Seniors have been a factor. The city tried to impose a fee on plastic bags in 2017, but it was defeated by the state legislature. When I called my state senator’s office to complain about him voting against the small fee, his office told me that his vote had been based on extensive complaints by seniors that they couldn’t afford the $.05. I’m willing to bet that the plastic bag lobby sent staffers to senior facilities where they could persuade people en masse to call their legislators. (He was voted out of office at the next election. I’d like to think his opposition to the fee was the cause of his defeat, though I’m sure it wasn’t.)
Perhaps it was for the best as the state’s outright ban is better than a fee by the city.
So, New York is now added to my database of plastic bans and fees worldwide. In fact, just two months into 2020, I’ve added several entries. Some are just bans on plastic bags while others are more extensive bans on single-use plastics: China (plastic bags by the end of 2020 and other single-use plastics to follow), Thailand, Jamaica, Belize, Barbados, Dominican Republic, Grenada, Trinidad and Tobago, and the Bahamas.
A bill in the US Congress, sponsored by Sen. Tom Udall (D-N.M.) and Rep. Alan Lowenthal (D-Calif.), would address the issue of single-use plastics nationwide. One groundbreaking part of the bill, according to EcoWatch, “requires plastic producers to take responsibility for their waste. The bill would shift the burden of waste collection and management from local governments and taxpayers to the manufacturers of items like packaging, containers, food service products and paper, who would be charged with designing and funding recycling systems.”
That’s a good thing because bans are only as effective as the compliance with them. As long as recycling places the onus on the public, this will be a problem. And it’s not always because of our laziness. It’s often just plain difficult. Even after researching it (and how many people do that?), I’m still uncertain what types of plastic can be recycled here in NYC. (Cardboard milk cartons, according to the posters, get recycled with plastics, not paper. Go figure.) The city says all hard plastics – not the flimsy stuff – can go in the recycling bin. But Beyond Plastics and Greenpeace say that much of that can’t actually be recycled, even if a company’s label sometimes says it can be. The city is just trying to make it simpler for us. Sort of.
That Greenpeace report found that:
- Only some PET #1 and HDPE #2 plastic bottles and jugs can be legitimately labeled as recyclable in the U.S. today.
- Common plastic pollution items, including single use plastic food service and convenience products, cannot be legitimately claimed as recyclable in the U.S.
- Plastics #3-7 have negligible-to-negative value and are effectively a category of products that municipal recycling programs may collect, but do not actually recycle. Plastic #3-7 waste collected in municipal systems across the country is being sent to landfills or incinerated.
- Many full body shrink sleeves on PET #1 and HDPE #2 bottles and jugs make them non-recyclable.

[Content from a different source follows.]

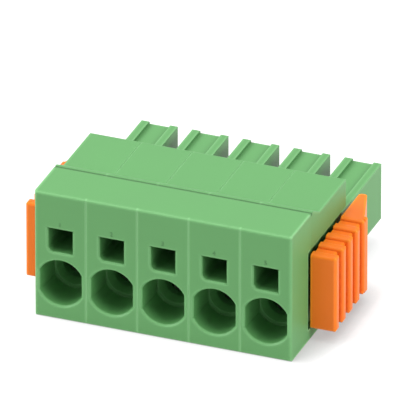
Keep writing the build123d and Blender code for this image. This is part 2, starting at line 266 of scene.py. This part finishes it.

Remedying this would require something called “extended producer responsibility,” the concept that a manufacturer’s responsibility doesn’t end when the product goes out their door. That’s what that US congressional bill would address.
EPR could go beyond simple plastic recycling. Imagine if Dell or Apple had to take their laptops back at the end of their useful lives. Or if Whirlpool had to pick up your dead refrigerator or washing machine. Not only would it simplify recycling, it would also mean companies would want to design their products keeping in mind that they were going to have to deal with them later on. That’d be incentive to incorporate something call “design for disassembly” in order to make recycling easier.
That would be a breakthrough. It would reverse that shift of responsibility. A more direct approach in the meantime is a good old-fashioned lawsuit. Gizmodo’s environmental arm, Earther, reports that the Earth Island Institute is suing “ten companies—including Coca-Cola, PepsiCo, Nestle, and Procter and Gamble—on Wednesday, alleging that the companies pollute waterways, coasts, and oceans with the millions of tons of plastic packaging they produce. A 2018 report found that globally, Coke, Pepsi, and Nestle account for 14 percent of plastic pollution.”
Ideally, we stop the scourge of single-use plastics. But that’s going to take a while and, meanwhile, we already have an unfathomable amount of plastics ending up in landfills or the oceans. While it’s better, I always tell my sustainable design students, to prevent a problem from occurring in the first place rather than have to deal with it afterward, we have to do both in the case of plastics. There are companies like Terracycle and Smile Plastics that are making things from that stream of detritus. An Israeli startup is working on taking all sorts of garbage – plastics, dirty paper and food waste – and making into a kind of plastic pellet that can then be made into other products. It would solve a multitude of problems including diminishing the amount of methane, a greenhouse gas, produced by landfills.
As great as that could be, it still addresses the problem after the fact. Single-use plastics are a perverse use of an otherwise wondrous material. Because plastics last such a long time, let’s use them for products that last a long time. Not flimsy bags and soda bottles and packaging.